The Bitcoin2014 Conference in Amsterdam drew to a close three days before the upswing started, and it featured some positive outlooks for the cryptocurrency from its 2,000 attendees, which is more than the meetups last year in Buenos Aires generated, despite Argentina being a nation which embraced Bitcoin for every day transactions due to strict capital control laws and the banning of the US dollar by the Kirschner administration, resulting in Bitcoin values in Argentina being 30 to 40% higher than values in neighboring Uruguay.
“The fact that you have 51 countries (represented at the conference) and all of them have something positive to say about developments in their countries—maybe this helped show that bitcoin is bigger than just the U.S., China and England,” said Micky Malka, a general partner at venture capital firm Ribbit Capital and a board member of conference host Bitcoin Foundation.
Mr. Malka said he has seen an increased interest in bitcoin over the past few months in the Silicon Valley venture capital community. An average round of funding for a bitcoin-related company drew in $1 million or $2 million in 2013, he said, but now routinely exceeds $20 million.
Last week, Dish Network became the largest company to accept bitcoin payments. Payment processor Coinbase will handle the cryptocurrency for Dish, instantly converting bitcoins into dollars to eliminate price volatility concerns for the satellite TV company.
And the latest news of bitcoin acceptance comes from a potentially unlikely source: Rapper Curtis “50 Cent” Jackson, who is reportedly accepting the currency for his new album “Animal Ambition.”
Furthermore, LeapRate reported this week that Apple Corporation has amended its terms and conditions in order to accept Bitcoin applications, taking the virtual currency further into the mainstream.

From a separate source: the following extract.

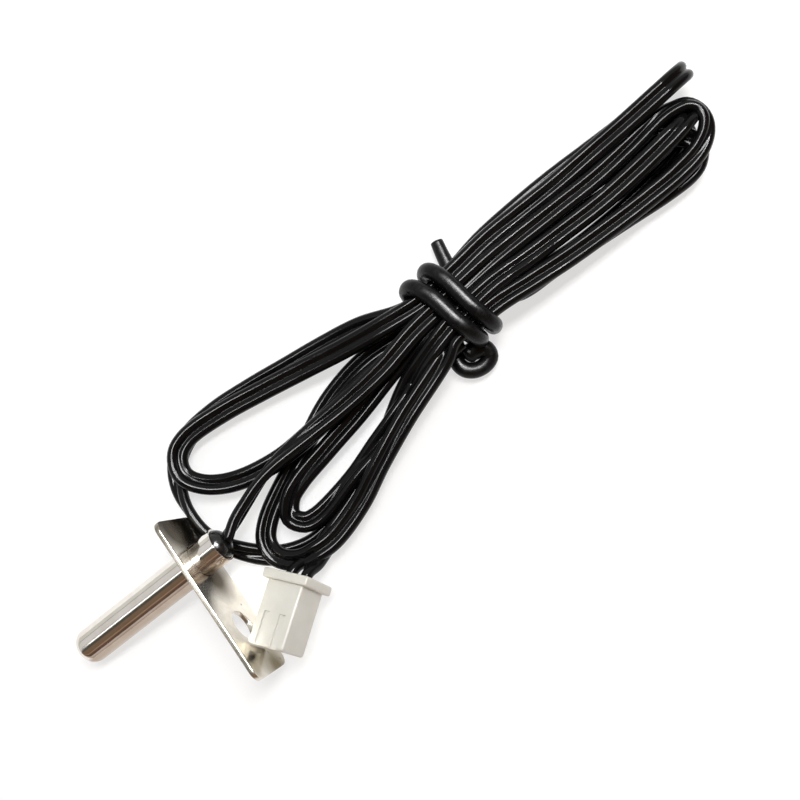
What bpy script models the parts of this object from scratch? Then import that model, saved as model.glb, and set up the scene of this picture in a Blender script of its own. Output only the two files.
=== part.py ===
"""Bead thermistor probe: a sealed metal sheath on a flat bracket, its two-core cable in a tied hank, and a
two-way connector housing. Metres, +Z up, the probe lying on the ground plane with its tip towards -X."""

import math

import bmesh
import bpy
from mathutils import Euler, Matrix, Vector

MM = 0.001

# Probe sheath
TUBE_RADIUS = 2.5 * MM
TUBE_WALL = 0.3 * MM
TUBE_LENGTH = 25.0 * MM
TIP_CORNER = 1.7 * MM

# Bracket plate
PLATE_LENGTH = 24.5 * MM
PLATE_WIDTH = 10.4 * MM
PLATE_THICKNESS = 0.7 * MM
PLATE_CORNER = 1.5 * MM
PLATE_FROM_TIP = 21.0 * MM
TUBE_FROM_PLATE_END = 6.85 * MM
SCREW_HOLE_RADIUS = 2.1 * MM
SCREW_FROM_PLATE_END = 7.3 * MM

# Pieces inside the sheath
FIT_GAP = 0.1 * MM
PIECE_GAP = 0.15 * MM
RESIN_LENGTH = 9.0 * MM
BEAD_RADIUS = 0.8 * MM
BEAD_LENGTH = 2.4 * MM
BEAD_FROM_TIP = 2.2 * MM
LEAD_RADIUS = 0.15 * MM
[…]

A large part of George Orwell’s dystopian outlook some sixty-five years ago when he published his insightful prediction into the future in his novel “1984” featured what he considered to be the terrifying prospect of a cashless society. Indeed, just five years ago, the general investing public would likely be equally alarmed if virtual, peer-to-peer electronic currency could be positioned to provide a real alternative to fiat currency, however in some parts of the investing world, widespread acceptance is prevailing.